>> Begin
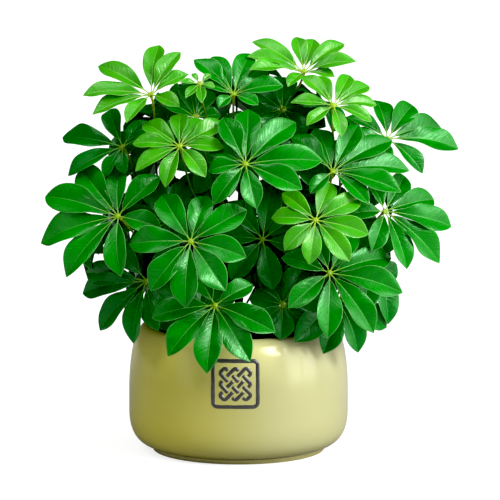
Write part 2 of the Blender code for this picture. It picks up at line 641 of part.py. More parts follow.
class LeafBuilder:
    """Places one leaf's leaflets and stalk clear of everything there, and makes its mesh."""

    def __init__(self, name, leaf, plan):
        self.name = name
        self.leaf = leaf
        self.hub = leaf.place()
        self.normal = leaf.normal()
        self.plan = plan
        self.leaflets = []
        self.outer_blades = Plan()
        self.stalk = []
        self.plan.add(self.hub_ball(), name)

    def hub_ball(self):
        """A rough ball round the hub."""
        axes = [Vector(axis) * sign for axis in ((1, 0, 0), (0, 1, 0), (0, 0, 1)) for sign in (1, -1)]
        mesh = Mesh()
        mesh.add([self.hub + axis * HUB_ROOM for axis in axes])
        mesh.faces = [(x, y, z) for x in (0, 1) for y in (2, 3) for z in (4, 5)]
        return mesh

    def place_leaflets(self):
        """Sorts the leaflets round the hub and bends each one clear."""
        across = self.normal.cross(Vector((0, 0, 1)))
        if across.length < 0.1:
            across = Vector((1, 0, 0))
        across.normalize()
        self.across = across
        self.ahead = self.normal.cross(across)
        chords = sorted(self.leaf.chords(), key=self.angle_of)
        angles = [self.angle_of(chord) for chord in chords]
        count = len(chords)
        gaps = [(angles[(k + 1) % count] - angles[k]) % (2 * math.pi) for k in range(count)]
        self.corners = [angles[k] + gaps[k] / 2 for k in range(count)]
        longest = max(chord.length for chord in chords)
        for k, chord in enumerate(chords):
            flat = self.in_plane(angles[k])
            root = self.hub + flat * (HUB_RADIUS * ROOT_SHARE)
            chord = chord - flat * HUB_RADIUS
            up = (self.normal - chord * (self.normal.dot(chord) / chord.length_squared)).normalized()
            fullness = NARROWEST_SHARE + (1 - NARROWEST_SHARE) * chord.length / longest
            half = self.leaf.width / 2 * MM * fullness
            room = (min(gaps[k] / 2, WIDEST_ROOM), min(gaps[k - 1] / 2, WIDEST_ROOM))
            straight = Leaflet(root, chord, up, half, room)
            self.leaflets.append(self.clear_leaflet(straight))

    def angle_of(self, vector):
        """Angle of a vector round the leaf's normal."""
        return math.atan2(vector.dot(self.ahead), vector.dot(self.across))

    def in_plane(self, angle):
        """Unit vector in the hub's plane at an angle."""
        return self.across * math.cos(angle) + self.ahead * math.sin(angle)

    def clear_leaflet(self, straight):
        """The first of the bends that clears everything placed so far."""
        rows = self.leaf.rows
        for bend in BENDS:
            leaflet = straight.bent(*bend)
            whole = lone_blade(leaflet, rows, CLEARANCE, NEAR_HUB)
            outer = lone_blade(leaflet, rows, CLEARANCE, rows[0] * OUTER_SHARE)
            if self.plan.is_clear(whole, own=(self.name,)) and self.outer_blades.is_clear(outer):
                break
        else:
            print("no clear bend", self.name)
            leaflet = straight
        self.plan.add(lone_blade(leaflet, rows, 0, NEAR_HUB), self.name)
        self.outer_blades.add(lone_blade(leaflet, rows, 0, rows[0] * OUTER_SHARE), self.name)
        return leaflet

    def route_stalk(self, stems):
        """Runs the leaf stalk from a stem to the hub by the first route that is clear."""
        end = self.hub - self.normal * HUB_HEIGHT
        usual = self.hub.z - USUAL_DROP
        near = sorted(stems, key=lambda stem: (stem.at(usual)[0] - self.hub).length)
        for stem, drop, bow, sideways in itertools.product(near, DROPS, BOWS, SIDEWAYS):
            height = min(max(self.hub.z - drop * MM, LOWEST_FOOT), stem.points[-1].z - BELOW_STEM_TOP)
            route = self.stalk_route(stem, height, end, bow, sideways)
            if self.stalk_is_clear(route, stem):
                self.finish_stalk(route)
                return
        print("no clear stalk", self.name)
        self.finish_stalk(self.stalk_route(near[0], usual, end, USUAL_BOW, 0))

    def stalk_is_clear(self, route, stem):
        """Whether a route crosses nothing, also not its own stem or leaflets further on."""
        whole, outer = Mesh(), Mesh()
        self.stalk_rings(whole, route, PETIOLE_RADIUS + CLEARANCE)
        self.stalk_rings(outer, route[1:], PETIOLE_RADIUS + CLEARANCE)
        return (self.plan.is_clear(whole, own=(stem.name, self.name))
                and self.plan.is_clear(outer, own=(self.name,)) and self.outer_blades.is_clear(whole))

    def finish_stalk(self, route):
        """Keeps the chosen route and the solid it fills."""
        self.stalk = route
        mesh = Mesh()
        self.stalk_rings(mesh, route, PETIOLE_RADIUS)
        self.plan.add(mesh, self.name)

    def stalk_route(self, stem, height, end, bow, sideways):
        """Points and directions along a curve from a stem's side to the back of the hub."""
        middle, radius, along = stem.at(height)
        out = end - middle
        out = (out - along * out.dot(along)).normalized()
        out = Matrix.Rotation(math.radians(sideways), 3, along) @ out
        foot = middle + out * (radius + GAP)
        span = (end - foot).length
        first = foot + out * (bow * span)
        second = end - self.normal * (bow * span)
        route = []
        for step in range(PETIOLE_STEPS + 1):
            t = step / PETIOLE_STEPS
            point = (foot * (1 - t) ** 3 + first * (3 * t * (1 - t) ** 2)
                     + second * (3 * t * t * (1 - t)) + end * t ** 3)
            along = ((first - foot) * (1 - t) ** 2 + (second - first) * (2 * t * (1 - t))
                     + (end - second) * t ** 2)
            route.append((point, along.normalized()))
        return route

    def stalk_rings(self, mesh, route, radius):
        """Adds the stalk's tube, open at the hub, and returns its last ring."""
        across = route[0][1].orthogonal().normalized()
        turns = [2 * math.pi * k / PETIOLE_SIDES for k in range(PETIOLE_SIDES)]
        rings = []
        for point, along in route:
            across = (across - along * across.dot(along)).normalized()
            other = along.cross(across)
            rings.append(mesh.add([point + (across * math.cos(a) + other * math.sin(a)) * radius
                                   for a in turns]))
        close_tube(mesh, rings, cap_top=False)
        return rings[-1]

    def make(self):
        """Builds the leaf's closed mesh."""
        mesh = Mesh()
        count = len(self.leaflets)
        rise = self.normal * (HUB_HEIGHT / 2)
        rim = [self.hub + self.in_plane(angle) * HUB_RADIUS for angle in self.corners]
        top = mesh.add([point + rise for point in rim])
        low = mesh.add([point - rise for point in rim])
        crown = mesh.add([self.hub + rise * HUB_CROWN])[0]
        for k in range(count):
            mesh.faces.append((top[k - 1], top[k], crown))
            root = (top[k - 1], top[k], low[k - 1], low[k])
            add_blade(mesh, self.leaflets[k], self.leaf.rows, root)
        ring = self.stalk_rings(mesh, self.stalk, PETIOLE_RADIUS)
        ring_angles = [self.angle_of(mesh.points[k] - self.hub) for k in ring]
        ring, ring_angles = in_order(ring, ring_angles)
        low, low_angles = in_order(low, [self.angle_of(mesh.points[k] - self.hub) for k in low])
        mesh.zip_rings(ring, ring_angles, low, low_angles)
        return mesh.object(self.name, self.leaf.colour, smooth_angle=60)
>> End
Short problem
Extract the complete data, matching each line exactly.

Completed exercise
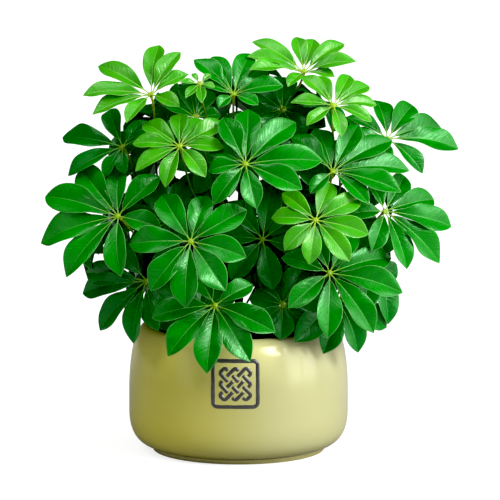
Write part 2 of the Blender code for this picture. It picks up at line 641 of part.py. More parts follow.
class LeafBuilder:
    """Places one leaf's leaflets and stalk clear of everything there, and makes its mesh."""

    def __init__(self, name, leaf, plan):
        self.name = name
        self.leaf = leaf
        self.hub = leaf.place()
        self.normal = leaf.normal()
        self.plan = plan
        self.leaflets = []
        self.outer_blades = Plan()
        self.stalk = []
        self.plan.add(self.hub_ball(), name)

    def hub_ball(self):
        """A rough ball round the hub."""
        axes = [Vector(axis) * sign for axis in ((1, 0, 0), (0, 1, 0), (0, 0, 1)) for sign in (1, -1)]
        mesh = Mesh()
        mesh.add([self.hub + axis * HUB_ROOM for axis in axes])
        mesh.faces = [(x, y, z) for x in (0, 1) for y in (2, 3) for z in (4, 5)]
        return mesh

    def place_leaflets(self):
        """Sorts the leaflets round the hub and bends each one clear."""
        across = self.normal.cross(Vector((0, 0, 1)))
        if across.length < 0.1:
            across = Vector((1, 0, 0))
        across.normalize()
        self.across = across
        self.ahead = self.normal.cross(across)
        chords = sorted(self.leaf.chords(), key=self.angle_of)
        angles = [self.angle_of(chord) for chord in chords]
        count = len(chords)
        gaps = [(angles[(k + 1) % count] - angles[k]) % (2 * math.pi) for k in range(count)]
        self.corners = [angles[k] + gaps[k] / 2 for k in range(count)]
        longest = max(chord.length for chord in chords)
        for k, chord in enumerate(chords):
            flat = self.in_plane(angles[k])
            root = self.hub + flat * (HUB_RADIUS * ROOT_SHARE)
            chord = chord - flat * HUB_RADIUS
            up = (self.normal - chord * (self.normal.dot(chord) / chord.length_squared)).normalized()
            fullness = NARROWEST_SHARE + (1 - NARROWEST_SHARE) * chord.length / longest
            half = self.leaf.width / 2 * MM * fullness
            room = (min(gaps[k] / 2, WIDEST_ROOM), min(gaps[k - 1] / 2, WIDEST_ROOM))
            straight = Leaflet(root, chord, up, half, room)
            self.leaflets.append(self.clear_leaflet(straight))

    def angle_of(self, vector):
        """Angle of a vector round the leaf's normal."""
        return math.atan2(vector.dot(self.ahead), vector.dot(self.across))

    def in_plane(self, angle):
        """Unit vector in the hub's plane at an angle."""
        return self.across * math.cos(angle) + self.ahead * math.sin(angle)

    def clear_leaflet(self, straight):
        """The first of the bends that clears everything placed so far."""
        rows = self.leaf.rows
        for bend in BENDS:
            leaflet = straight.bent(*bend)
            whole = lone_blade(leaflet, rows, CLEARANCE, NEAR_HUB)
            outer = lone_blade(leaflet, rows, CLEARANCE, rows[0] * OUTER_SHARE)
            if self.plan.is_clear(whole, own=(self.name,)) and self.outer_blades.is_clear(outer):
                break
        else:
            print("no clear bend", self.name)
            leaflet = straight
        self.plan.add(lone_blade(leaflet, rows, 0, NEAR_HUB), self.name)
        self.outer_blades.add(lone_blade(leaflet, rows, 0, rows[0] * OUTER_SHARE), self.name)
        return leaflet

    def route_stalk(self, stems):
        """Runs the leaf stalk from a stem to the hub by the first route that is clear."""
        end = self.hub - self.normal * HUB_HEIGHT
        usual = self.hub.z - USUAL_DROP
        near = sorted(stems, key=lambda stem: (stem.at(usual)[0] - self.hub).length)
        for stem, drop, bow, sideways in itertools.product(near, DROPS, BOWS, SIDEWAYS):
            height = min(max(self.hub.z - drop * MM, LOWEST_FOOT), stem.points[-1].z - BELOW_STEM_TOP)
            route = self.stalk_route(stem, height, end, bow, sideways)
            if self.stalk_is_clear(route, stem):
                self.finish_stalk(route)
                return
        print("no clear stalk", self.name)
        self.finish_stalk(self.stalk_route(near[0], usual, end, USUAL_BOW, 0))

    def stalk_is_clear(self, route, stem):
        """Whether a route crosses nothing, also not its own stem or leaflets further on."""
        whole, outer = Mesh(), Mesh()
        self.stalk_rings(whole, route, PETIOLE_RADIUS + CLEARANCE)
        self.stalk_rings(outer, route[1:], PETIOLE_RADIUS + CLEARANCE)
        return (self.plan.is_clear(whole, own=(stem.name, self.name))
                and self.plan.is_clear(outer, own=(self.name,)) and self.outer_blades.is_clear(whole))

    def finish_stalk(self, route):
        """Keeps the chosen route and the solid it fills."""
        self.stalk = route
        mesh = Mesh()
        self.stalk_rings(mesh, route, PETIOLE_RADIUS)
        self.plan.add(mesh, self.name)

    def stalk_route(self, stem, height, end, bow, sideways):
        """Points and directions along a curve from a stem's side to the back of the hub."""
        middle, radius, along = stem.at(height)
        out = end - middle
        out = (out - along * out.dot(along)).normalized()
        out = Matrix.Rotation(math.radians(sideways), 3, along) @ out
        foot = middle + out * (radius + GAP)
        span = (end - foot).length
        first = foot + out * (bow * span)
        second = end - self.normal * (bow * span)
        route = []
        for step in range(PETIOLE_STEPS + 1):
            t = step / PETIOLE_STEPS
            point = (foot * (1 - t) ** 3 + first * (3 * t * (1 - t) ** 2)
                     + second * (3 * t * t * (1 - t)) + end * t ** 3)
            along = ((first - foot) * (1 - t) ** 2 + (second - first) * (2 * t * (1 - t))
                     + (end - second) * t ** 2)
            route.append((point, along.normalized()))
        return route

    def stalk_rings(self, mesh, route, radius):
        """Adds the stalk's tube, open at the hub, and returns its last ring."""
        across = route[0][1].orthogonal().normalized()
        turns = [2 * math.pi * k / PETIOLE_SIDES for k in range(PETIOLE_SIDES)]
        rings = []
        for point, along in route:
            across = (across - along * across.dot(along)).normalized()
            other = along.cross(across)
            rings.append(mesh.add([point + (across * math.cos(a) + other * math.sin(a)) * radius
                                   for a in turns]))
        close_tube(mesh, rings, cap_top=False)
        return rings[-1]

    def make(self):
        """Builds the leaf's closed mesh."""
        mesh = Mesh()
        count = len(self.leaflets)
        rise = self.normal * (HUB_HEIGHT / 2)
        rim = [self.hub + self.in_plane(angle) * HUB_RADIUS for angle in self.corners]
        top = mesh.add([point + rise for point in rim])
        low = mesh.add([point - rise for point in rim])
        crown = mesh.add([self.hub + rise * HUB_CROWN])[0]
        for k in range(count):
            mesh.faces.append((top[k - 1], top[k], crown))
            root = (top[k - 1], top[k], low[k - 1], low[k])
            add_blade(mesh, self.leaflets[k], self.leaf.rows, root)
        ring = self.stalk_rings(mesh, self.stalk, PETIOLE_RADIUS)
        ring_angles = [self.angle_of(mesh.points[k] - self.hub) for k in ring]
        ring, ring_angles = in_order(ring, ring_angles)
        low, low_angles = in_order(low, [self.angle_of(mesh.points[k] - self.hub) for k in low])
        mesh.zip_rings(ring, ring_angles, low, low_angles)
        return mesh.object(self.name, self.leaf.colour, smooth_angle=60)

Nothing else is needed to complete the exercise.